Decentralized governance enhances adaptability but requires active participation and technical literacy.
Institutional investors evaluating Polkadot often assess governance maturity alongside technological robustness.
Effective governance can differentiate sustainable protocols from fragmented ecosystems.


Competition in the Smart Contract Landscape
Polkadot operates within a highly competitive environment that includes platforms such as Ethereum and Solana.
While Ethereum dominates decentralized application development, scalability challenges have prompted exploration of alternative architectures.
Polkadot’s interoperability focus distinguishes it strategically, yet network effects favor established ecosystems.
The battle for developer mindshare and liquidity remains central to long-term success.
Innovation must translate into adoption to sustain valuation.


Web3 Vision and Infrastructure Development
Polkadot aligns closely with the broader Web3 narrative — a decentralized internet where users control data and digital identity.
Interoperable infrastructure is critical to realizing that vision. Applications spanning decentralized finance, gaming and identity verification require seamless asset and data exchange.
Polkadot’s architecture supports specialized chains optimized for distinct use cases, enhancing flexibility.
If Web3 adoption accelerates, interoperable networks may capture disproportionate value.
However, widespread adoption remains in early stages.


Token Economics and Market Performance
DOT, Polkadot’s native token, plays multiple roles within the ecosystem. It facilitates governance participation, staking for security and parachain slot auctions.
Staking incentives encourage long-term holding, reducing short-term speculative supply.
Market performance has mirrored broader cryptocurrency cycles, experiencing significant volatility.
Investors evaluate DOT based on network growth metrics, developer activity and macroeconomic sentiment.
Token utility strengthens fundamental valuation arguments but does not eliminate price fluctuations.


Institutional Interest and Strategic Partnerships
Institutional engagement with Polkadot has grown alongside increasing interest in blockchain infrastructure investments.
Venture capital firms and Web3 funds have supported ecosystem development, funding projects building on parachains.
Strategic partnerships with technology firms and startups enhance credibility.
However, institutional capital demands scalability, regulatory clarity and demonstrable user adoption.
Sustained engagement depends on measurable progress beyond conceptual ambition.
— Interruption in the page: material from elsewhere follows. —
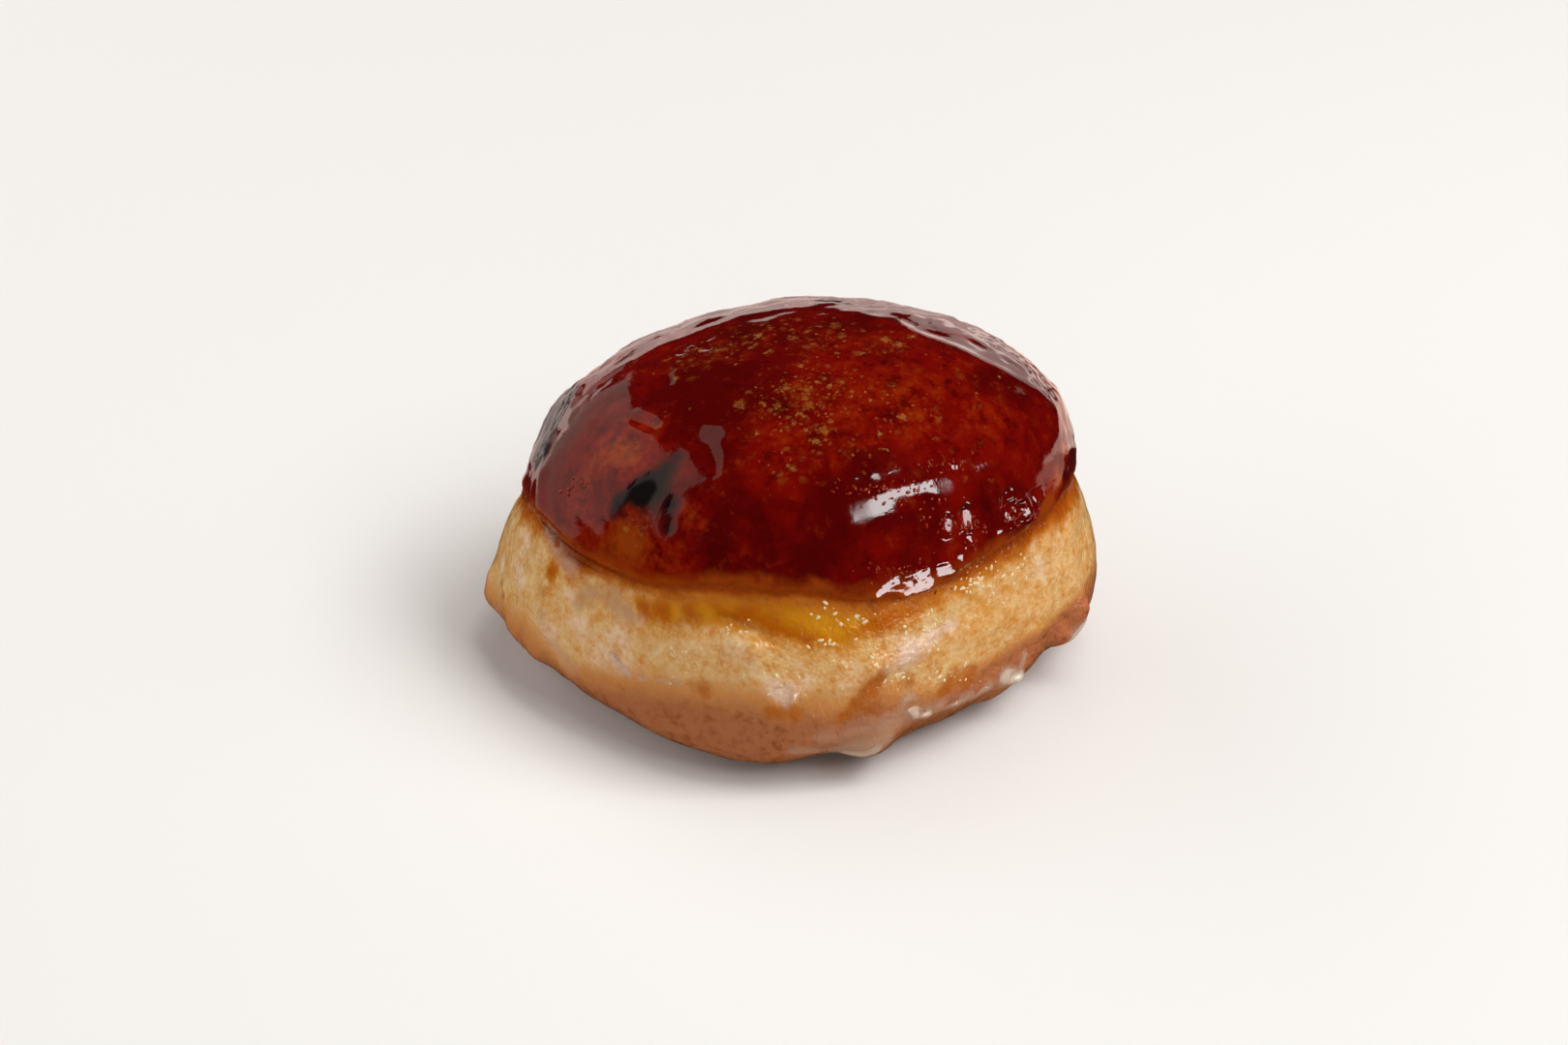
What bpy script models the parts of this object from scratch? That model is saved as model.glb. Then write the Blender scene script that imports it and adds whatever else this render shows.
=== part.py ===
# Square jam doughnut: one fried dough piece, uncut, with a burnt caramel layer over its top.
#
# Both solids come from the same rounded-square pillow. Its profile runs from the flat spot that
# the doughnut rests on, round a lower curve, up a steep wall and over a dome. Its plan has four
# soft flats, each at its own distance and turn, as hand-cut dough never rises evenly.
# +X and -Y are the two sides that meet at the front corner. Lengths are millimetres here, and
# become metres in the meshes.

import math

import bmesh
import bpy
from mathutils import Vector

MM = 0.001

# Plan: distance and turn in degrees of the flats that face +X, +Y, -X and -Y
FLAT_DISTANCES = (39.7, 39.6, 42.4, 40.9)
FLAT_TURNS = (-4.1, 5.1, -6.3, -1.1)
SQUARENESS_LOW = 2.71
SQUARENESS_TOP = 2.31

# Profile: the widest line, the shoulder where the dome starts, and the dome's top
WIDEST_HEIGHT = 9.0
SHOULDER_HEIGHT = 26.9
DOME_HEIGHT = 52.2
REST_REACH = 0.66
SHOULDER_REACH = 0.914
LOWER_FULLNESS = 1.95
WALL_FULLNESS = 1.86
DOME_FULLNESS = 2.4

# The dough leans and is a little higher towards +X
LEAN_X = 1.94
LEAN_Y = 1.6
RISE_X = 0.058
RISE_Y = 0.022
RISE_SPAN = 40.0

# Caramel: its thickness, the gap that keeps it clear of the dough, and its wavy lower rim. The
# dough's recess for it starts a little under the rim, and each grows to full depth over its band
CARAMEL_THICKNESS = 1.2
RIM_THICKNESS = 0.45
CLEARANCE = 0.3
RIM_HEIGHT = 27.2
RIM_BAND = 6.0
RECESS_BAND = 3.0
RECESS_LEAD = 0.5

# Low waves over the whole skin: wavelength across X, across Y and up Z, depth, and where they start
SKIN_WAVES = ((33.0, 41.0, 37.0, 0.45), (19.0, 17.0, 23.0, 0.22))
WAVE_START_X = 0.7
WAVE_START_Y = -0.4

# Swellings and hollows of the skin: azimuth, height, half width, half height, and how far out
SWELLINGS = {
    "beak on the left": (222.0, 8.1, 5.7, 2.4, 1.2),
    "hollow beside the beak": (239.0, 6.0, 10.7, 3.1, -1.9),
    "front foot": (297.0, 2.7, 22.0, 4.0, 1.3),
    "notch at the front corner": (318.6, 2.9, 5.3, 3.0, -2.1),
    "glaze drip at the front corner": (328.6, 3.3, 5.1, 5.6, 2.6),
    "hollow past the drip": (348.0, 4.1, 6.4, 3.5, -0.4),
    "glaze bead on the right": (5.3, 4.1, 6.3, 2.1, 1.9),
    "hollow past the bead": (21.7, 6.0, 4.8, 4.4, -1.5),
    "knob on the left shoulder": (212.0, 41.3, 8.0, 4.0, 1.6),
    "slack under the left shoulder": (200.5, 28.6, 17.0, 11.2, -0.6),
    "slack on the right wall": (33.4, 23.8, 15.7, 4.1, -0.5),
    "dip behind the top": (161.5, 46.5, 23.0, 7.8, -0.9),
    "fold at the back": (118.0, 6.0, 16.0, 4.0, 0.9),
    "hollow at the far left": (176.0, 7.0, 13.0, 5.0, -0.9),
}

# Rises and dips of the caramel's rim: azimuth, half width, and height
RIM_WANDER = {
    "rise over the front corner": (303.0, 24.0, 4.2),
    "rise on the left": (238.0, 8.0, 2.0),
    "dip past the left corner": (205.0, 15.0, -1.2),
    "rise at the back": (130.0, 30.0, 1.8),
    "dip at the far right": (60.0, 18.0, -1.0),
}

# Mesh: segments round the doughnut, rings along each stretch of the profile, rings over which the
# caramel's wall thickens from its edge, the step in rings that slopes are taken over, and how often
# a place along the profile is halved to find a height
SEGMENTS = 90
REST_RINGS = 1
LOWER_RINGS = 8
WALL_RINGS = 6
DOME_RINGS = 17
PROFILE_RINGS = REST_RINGS + LOWER_RINGS + WALL_RINGS + DOME_RINGS
CARAMEL_RINGS = 26
EDGE_RINGS = 4
SLOPE_STEP = 0.5
HALVINGS = 30

# Colours are linear
DOUGH_COLOUR = (0.52, 0.27, 0.09, 1.0)
DOUGH_ROUGHNESS = 0.45
CARAMEL_COLOUR = (0.09, 0.008, 0.003, 1.0)
CARAMEL_ROUGHNESS = 0.12


def clear_scene():
    for item in list(bpy.data.objects):
        bpy.data.objects.remove(item, do_unlink=True)


def smooth(value):
    held = min(max(value, 0.0), 1.0)
    return held * held * (3.0 - 2.0 * held)


def power(value, exponent):
    """A power that takes the tiny negative values that sines and cosines leave as zero."""
    return max(value, 0.0) ** exponent


def profile(along):
    """Reach, as a share of the plan's radius, and height for a place from 0, below, to 1, on top."""
    ring = along * PROFILE_RINGS
    if ring <= REST_RINGS:
        return REST_REACH * ring / REST_RINGS, 0.0
    ring -= REST_RINGS
    if ring <= LOWER_RINGS:
        turn = 0.5 * math.pi * ring / LOWER_RINGS
        reach = REST_REACH + (1.0 - REST_REACH) * power(math.sin(turn), 2.0 / LOWER_FULLNESS)
        return reach, WIDEST_HEIGHT * (1.0 - power(math.cos(turn), 2.0 / LOWER_FULLNESS))
    ring -= LOWER_RINGS
    if ring <= WALL_RINGS:
        rise = ring / WALL_RINGS
        reach = 1.0 - (1.0 - SHOULDER_REACH) * rise ** WALL_FULLNESS
        return reach, WIDEST_HEIGHT + (SHOULDER_HEIGHT - WIDEST_HEIGHT) * rise
    turn = 0.5 * math.pi * min((ring - WALL_RINGS) / DOME_RINGS, 1.0)
    reach = SHOULDER_REACH * power(math.cos(turn), 2.0 / DOME_FULLNESS)
    lift = (DOME_HEIGHT - SHOULDER_HEIGHT) * power(math.sin(turn), 2.0 / DOME_FULLNESS)
    return reach, SHOULDER_HEIGHT + lift


def plan_radius(azimuth, height):
    """Distance from the middle to the rounded square, which is rounder towards the top."""
    upward = min(max(height / DOME_HEIGHT, 0.0), 1.0)
    squareness = SQUARENESS_LOW + (SQUARENESS_TOP - SQUARENESS_LOW) * upward
    total = 0.0
    for side, (distance, turn) in enumerate(zip(FLAT_DISTANCES, FLAT_TURNS)):
        facing = math.cos(azimuth - math.radians(90.0 * side + turn))
        total += power(facing / distance, squareness)
    return total ** (-1.0 / squareness)


def angle_between(first, second):
    """Difference of two azimuths in degrees, from -180 to 180."""
    return (first - second + 180.0) % 360.0 - 180.0


def swelling(azimuth, height):
    """How far the named swellings push the skin out at a place."""
    degrees = math.degrees(azimuth)
    total = 0.0
    for centre, level, half_width, half_height, reach in SWELLINGS.values():
        across = angle_between(degrees, centre) / half_width
        upward = (height - level) / half_height
        total += reach * math.exp(-across * across - upward * upward)
    return total


def skin_wave(point):
    """Low waves of the skin, the same for the dough and the caramel, and none where it rests."""
    total = 0.0
    for length_x, length_y, length_z, depth in SKIN_WAVES:
        across = math.sin(2.0 * math.pi * point.x / length_x + WAVE_START_X)
        along = math.cos(2.0 * math.pi * point.y / length_y + WAVE_START_Y)
        upward = math.cos(2.0 * math.pi * point.z / length_z)
        total += depth * across * along * upward
    return total * smooth(point.z / WIDEST_HEIGHT)


def pillow(azimuth, along):
    """Point on the plain pillow, before waves and swellings."""
    reach, height = profile(along)
    radius = reach * plan_radius(azimuth, height)
    x = radius * math.cos(azimuth)
    y = radius * math.sin(azimuth)
    height *= 1.0 + (RISE_X * x + RISE_Y * y) / RISE_SPAN
    lean = height / DOME_HEIGHT
    return Vector((x + LEAN_X * lean, y + LEAN_Y * lean, height))


def outward(azimuth, along):
    """Direction that points out of the pillow, in the upright plane through the azimuth."""
    step = SLOPE_STEP / PROFILE_RINGS
    below = pillow(azimuth, max(along - step, 0.0))
    above = pillow(azimuth, min(along + step, 1.0))
    radial = Vector((math.cos(azimuth), math.sin(azimuth), 0.0))
    run = (above - below).dot(radial)
    rise = above.z - below.z
    normal = radial * rise - Vector((0.0, 0.0, run))
    if along >= 1.0 or normal.length == 0.0:
        return Vector((0.0, 0.0, 1.0))
    return normal.normalized()


def skin(azimuth, along, offset):
    """Point on the finished skin, moved out by an offset. The resting face stays flat."""
    point = pillow(azimuth, along)
    reach, height = profile(along)
    radial = Vector((math.cos(azimuth), math.sin(azimuth), 0.0))
    if height > 0.0:
        point += outward(azimuth, along) * (offset + skin_wave(point))
    if reach >= REST_REACH or height > 0.0:
        point += radial * swelling(azimuth, height)
    return point


def rim_height(azimuth):
    """Height of the caramel's lower rim, which wanders round the doughnut."""
    total = RIM_HEIGHT
    for centre, half_width, height in RIM_WANDER.values():
        across = angle_between(math.degrees(azimuth), centre) / half_width
        total += height * math.exp(-across * across)
    return total


def place_at_height(height):
    """Place along the profile that lies at a height above the widest line, by halving."""
    low = (REST_RINGS + LOWER_RINGS) / PROFILE_RINGS
    high = 1.0
    for _ in range(HALVINGS):
        middle = 0.5 * (low + high)
        if profile(middle)[1] < height:
            low = middle
        else:
            high = middle
    return 0.5 * (low + high)


def caramel_depth(azimuth, height):
    """Thickness of the caramel, thin at its rim and full a few millimetres higher."""
    inward = smooth((height - rim_height(azimuth)) / RIM_BAND)
    return RIM_THICKNESS + (CARAMEL_THICKNESS - RIM_THICKNESS) * inward


def dough_point(azimuth, along):
    """The dough is full below the rim, and sinks under the caramel by its depth and the gap."""
    height = profile(along)[1]
    covered = smooth(1.0 + (height - rim_height(azimuth) + RECESS_LEAD) / RECESS_BAND)
    return skin(azimuth, along, -covered * (caramel_depth(azimuth, height) + CLEARANCE))


def caramel_point(azimuth, along):
    """Places from 1 to 0.5 cover the outside, top to rim, and from 0.5 to 0 the inside."""
    rim = place_at_height(rim_height(azimuth))
    share = abs(2.0 * along - 1.0)
    place = rim + (1.0 - rim) * share
    if along >= 0.5:
        return skin(azimuth, place, 0.0)
    edge = smooth(share * CARAMEL_RINGS / EDGE_RINGS)
    depth = caramel_depth(azimuth, profile(place)[1])
    return skin(azimuth, place, -depth * edge)


def shaped_ball(name, rings, place, colour, roughness):
    """A closed ball whose rings, bottom to top, are laid on the points that place gives."""
    mesh = bpy.data.meshes.new(name)
    ball = bmesh.new()
    bmesh.ops.create_uvsphere(ball, u_segments=SEGMENTS, v_segments=rings, radius=1.0)
    for vertex in ball.verts:
        azimuth = math.atan2(vertex.co.y, vertex.co.x)
        along = 1.0 - math.acos(min(max(vertex.co.z, -1.0), 1.0)) / math.pi
        vertex.co = place(azimuth, along) * MM
    bmesh.ops.triangulate(ball, faces=ball.faces)
    bmesh.ops.recalc_face_normals(ball, faces=ball.faces)
    ball.to_mesh(mesh)
    ball.free()
    mesh.shade_smooth()

    material = bpy.data.materials.new(name)
    material.use_nodes = True
    shader = material.node_tree.nodes["Principled BSDF"]
    shader.inputs["Base Color"].default_value = colour
    shader.inputs["Roughness"].default_value = roughness
    shader.inputs["Metallic"].default_value = 0.0
    mesh.materials.append(material)

    piece = bpy.data.objects.new(name, mesh)
    bpy.context.collection.objects.link(piece)
    return piece


def centre_over_origin(pieces):
    """Move the meshes so that the middle of their common box stands over the origin."""
    corners = [vertex.co for piece in pieces for vertex in piece.data.vertices]
    middle_x = 0.5 * (min(c.x for c in corners) + max(c.x for c in corners))
    middle_y = 0.5 * (min(c.y for c in corners) + max(c.y for c in corners))
    for piece in pieces:
        for vertex in piece.data.vertices:
            vertex.co -= Vector((middle_x, middle_y, 0.0))


clear_scene()
dough = shaped_ball("dough", PROFILE_RINGS, dough_point, DOUGH_COLOUR, DOUGH_ROUGHNESS)
caramel = shaped_ball("caramel_top", CARAMEL_RINGS, caramel_point, CARAMEL_COLOUR,
                      CARAMEL_ROUGHNESS)
centre_over_origin([dough, caramel])
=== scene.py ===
from math import cos, pi, radians, sin

import bpy
import numpy as np
from mathutils import Matrix, Vector


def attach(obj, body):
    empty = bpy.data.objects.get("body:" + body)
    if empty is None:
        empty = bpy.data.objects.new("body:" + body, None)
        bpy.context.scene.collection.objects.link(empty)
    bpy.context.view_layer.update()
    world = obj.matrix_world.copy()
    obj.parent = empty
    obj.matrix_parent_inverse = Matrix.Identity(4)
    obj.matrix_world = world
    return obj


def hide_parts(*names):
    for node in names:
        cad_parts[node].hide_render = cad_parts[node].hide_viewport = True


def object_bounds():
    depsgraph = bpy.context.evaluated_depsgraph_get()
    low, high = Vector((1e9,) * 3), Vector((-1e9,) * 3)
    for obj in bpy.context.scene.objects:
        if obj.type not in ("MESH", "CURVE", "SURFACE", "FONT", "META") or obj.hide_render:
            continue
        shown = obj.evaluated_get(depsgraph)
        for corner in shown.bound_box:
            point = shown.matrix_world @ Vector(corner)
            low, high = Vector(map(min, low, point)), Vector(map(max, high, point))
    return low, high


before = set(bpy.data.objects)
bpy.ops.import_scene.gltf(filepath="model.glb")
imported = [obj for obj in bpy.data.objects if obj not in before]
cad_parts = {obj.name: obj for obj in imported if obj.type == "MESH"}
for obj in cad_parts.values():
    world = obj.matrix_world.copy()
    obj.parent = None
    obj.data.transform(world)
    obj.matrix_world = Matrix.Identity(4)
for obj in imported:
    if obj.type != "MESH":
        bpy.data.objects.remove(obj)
cad_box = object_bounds()

# Camera
# The doughnut was photographed from a little above, over its front corner, with a long lens.
# The eye sits where a pillow fitted to the outline in the photograph puts it.

MM = 0.001
LENS = 90.0
SENSOR = 36.0
EYE_AZIMUTH = radians(41.74)
EYE_ELEVATION = radians(32.0)
EYE_DISTANCE = 607.0 * MM
AIM = Vector((-0.31, -0.41, 20.0)) * MM

eye_back = Vector((
    sin(EYE_AZIMUTH) * cos(EYE_ELEVATION),
    -cos(EYE_AZIMUTH) * cos(EYE_ELEVATION),
    sin(EYE_ELEVATION),
))
eye_right = Vector((cos(EYE_AZIMUTH), sin(EYE_AZIMUTH), 0.0))
eye_up = eye_back.cross(eye_right)
eye_place = AIM + eye_back * EYE_DISTANCE

camera = bpy.data.objects.new("camera", bpy.data.cameras.new("camera"))
bpy.context.collection.objects.link(camera)
camera.data.lens = LENS
camera.data.sensor_width = SENSOR
camera.matrix_world = Matrix.Translation(eye_place) @ Matrix(
    (eye_right, eye_up, eye_back)).transposed().to_4x4()
bpy.context.scene.camera = camera

# Skin
# One fine closed skin over the outside of both solids. The dough, the caramel and the glaze are
# made from copies of it. It starts as a cube that is subdivided, rounded and shrunk on, and the
# step at the caramel's rim is then smoothed.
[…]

Risks and Structural Challenges
Despite technological sophistication, Polkadot faces several risks.
Competition from other interoperability solutions, including cross-chain bridges and layer-two scaling technologies, may dilute its differentiation.
Security vulnerabilities in interconnected networks could propagate across chains, amplifying systemic risk.
Additionally, developer migration toward alternative ecosystems may slow innovation.
The complexity of multi-chain architecture also raises operational challenges.
Execution risk remains significant.


Long-Term Outlook
Polkadot’s long-term prospects depend on its ability to cultivate a vibrant ecosystem of interconnected applications.
If interoperability becomes central to blockchain evolution, Polkadot’s early architectural decisions may prove prescient.
Conversely, if dominant single-chain platforms successfully scale without sacrificing efficiency, Polkadot’s comparative advantage could narrow.
The protocol represents a strategic bet on a multi-chain future.
In an industry defined by rapid experimentation, interoperability may ultimately determine which networks endure.
Polkadot’s ambition is clear: to serve as connective tissue in a decentralized digital economy.
Whether that ambition translates into sustained market leadership will unfold in the years ahead.